You see, each were looking at Jesus from their own perspective,
from their own mindset, from their own bias.
Recently I had been listening to a podcast
from the Center for Action and Contemplation
with Brian McLaren, a very good writer and spiritual voice
addressing issues for those of us
who are trying to live a Christian life of faith
in a culture that frequently sees Christians
either as right wing fundamentalists
who want to impose strict moral codes on everyone else
or as anachronistic and irrelevant in a secular world.
Everyone has their own perspective,
and currently those different perspectives can get polarized quickly when different viewpoint meet up with each other and clash.
In this podcast Brian McLaren took several episodes to discuss
what he had as the basis for his book,
Why Don’t They Get It?
Overcoming Bias in Others (and Yourself).
To quote McLaren:
“We all have filters, [such as]
What do I already believe?
Does this … idea or … information confirm what I already think?

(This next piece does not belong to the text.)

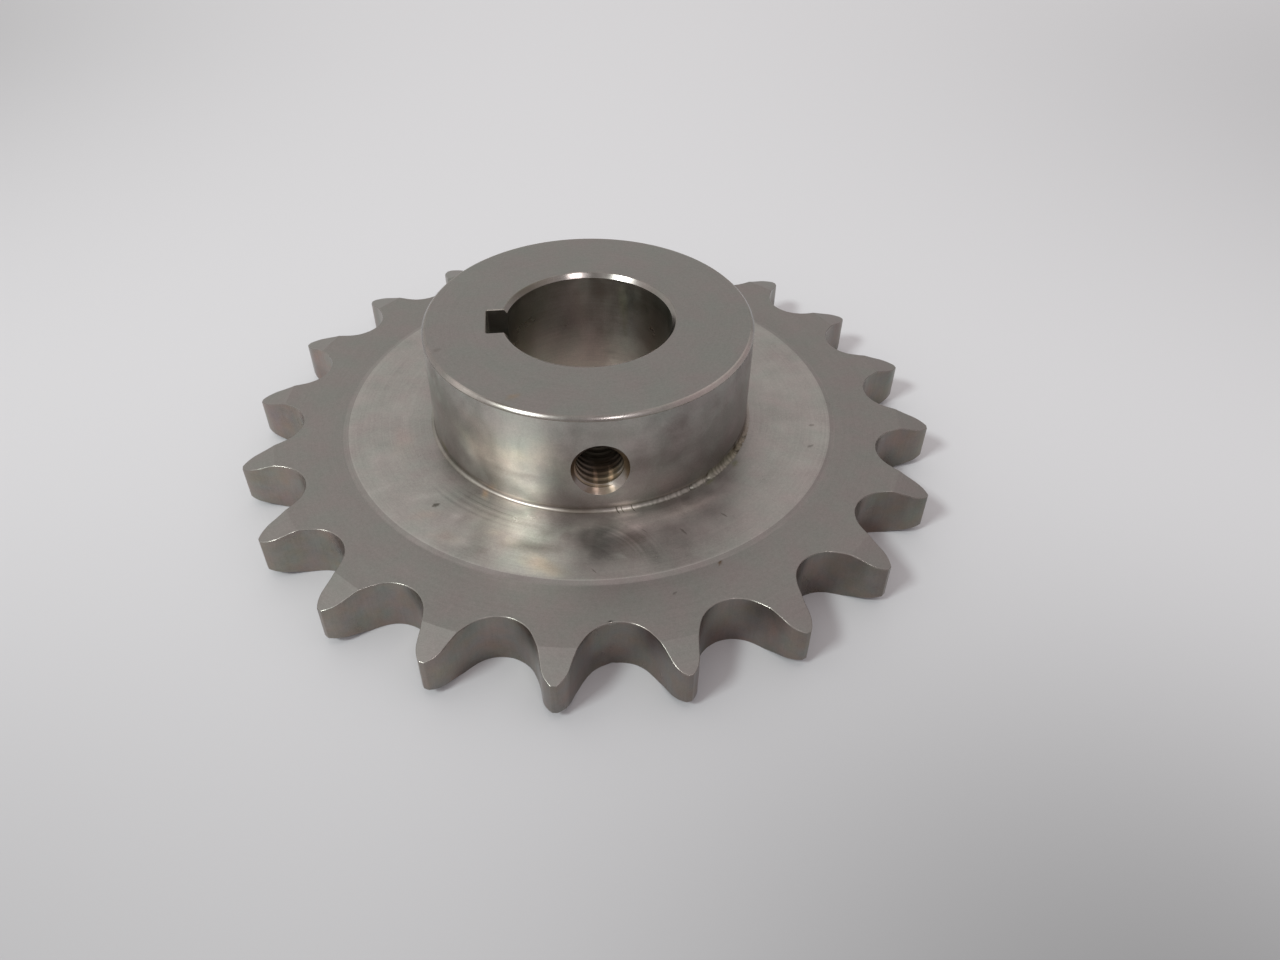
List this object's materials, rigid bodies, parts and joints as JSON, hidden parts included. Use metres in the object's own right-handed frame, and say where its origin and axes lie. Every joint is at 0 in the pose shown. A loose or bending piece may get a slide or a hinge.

Does it fit in the frame I’ve already constructed?
…My brain (without my conscious awareness,
and certainly without my permission)
makes incredibly quick decisions
as it evaluates incoming information or ideas.
Ideas that fit in are easy and convenient to accept,
and they give me pleasure
because they confirm what I already think.
But ideas that don’t fit easily will require me to think,
and think twice,
and maybe even rethink some of my long-held assumptions.
That kind of thinking is hard work.
It requires a lot of time and energy.
… Wanting to save me from that extra reframing work,
my brain presses a “reject” or “delete” button
when a new idea presents itself.
“I’ll stick with my current frame, thank you very much,” it says.
… People can't see what they can’t see.
Their biases get in the way, surrounding them like a high wall,
trapping them in ignorance, deception, and illusion.
No amount of reasoning and argument will get through to them,
unless we first learn how to break down the walls of bias …”
McLaren’s book contains a list of 13 different types of biases
that are very subtle to awareness, but also very pervasive.
These are not the kinds of bias you would expect, such as
those biases that have to do with race, gender identity, politics.
I will spare you the whole list of 13 hidden biases
(this is not a 13 point sermon!)
but I will share some because when I read the list
I immediately saw a mirror held up in front of me.
And I also know that you too may recognize yourself in this list.
So we can use this as an apt Lenten self-reflection exercise.
1 Confirmation Bias: We judge new ideas based on the ease with which they fit in with and confirm the only standards we have:
[which are] old ideas, old information, and trusted authorities.
As a result, our framing story, belief system, or paradigm
excludes whatever doesn’t fit.
2 Community Bias: It’s almost impossible to see what our community
our tribe, group, cultural identity
doesn’t, can’t, or won’t see. [This is cultural bias.]
3 Competency Bias: How can we know how much (or how little)
we know about any given topic or issue?
And we certainly can’t know how much (or little) others know
on this matter.
[We assume our own knowledge level to be adequate
for whatever we are judging.]
4 Consciousness Bias: Some things simply can’t be seen
from where I am right now.
But if I keep growing, maturing, and developing,
someday I will be able to see what is now inaccessible to me.
Unless it is raised to the conscious level, we don’t see it.
5 Catastrophe or Normalcy Bias: I can remember dramatic catastrophes
but not notice gradual decline (or improvement).
[In other words, we will recall negative events in our history,
and tend to overlook the long, slow progress or decline
that had a more lasting effect upon us.]
6 Contact Bias: When I don’t have intense and sustained personal contact with “the other,”
my prejudices and false assumptions go unchallenged.
And the last one: Cash Bias: It’s hard for me to see something
when my way of making a living requires me not to see it.
[Our financial status colors the way we look at others
in a different financial status – either to the very rich or very poor.]
So here we are with a mirror for examining biases
we didn’t even know we had!
We now have some freedom to look deeper
and ponder how these discoveries of bias
have impacted our own decision making and our relationships.
The mirror that is held up before us here
plays the same role as Jesus purging the Temple.
His actions, as I said earlier, get the attention of everyone around him,
and their reactions all reveal their biases,
and the reader of the Gospel would get this too.
Am I shocked by what Jesus did? Why am I shocked?
What do I now see about myself?
What can I repent of? What can I let go of?
Now back to the Gospel story.
Everyone had their back story and incipient bias
about what Jesus was doing,
but what does Jesus say next?
“Destroy this temple, and in three days I will raise it up.”
But at that time nobody got what he meant
until after his death and then the big surprise, the Resurrection.
In the action of clearing the temple of the sacrificial animals
necessary for the practice of the religion,
Jesus is making a radical shift,
a radical shift away from the Temple and the whole religious enterprise
to himself, his own body,
as the Temple, the Holy of Holies, the House of God.
Jesus, the Lamb of God, would become both Temple, the House of God,
and the sacrifice.
There was only one sacrifice in that Temple,
offered once and for all,
full, perfect and sufficient,
as it says in the word of Scripture and the Book of Common Prayer
and we all eat of the flesh of that sacrifice
in the Holy Communion.
Now, is that a shock to our sensibilities?
Pay attention to that as we continue this liturgy,
and especially to the Eucharistic Prayer.
What bias might that uncover for you now?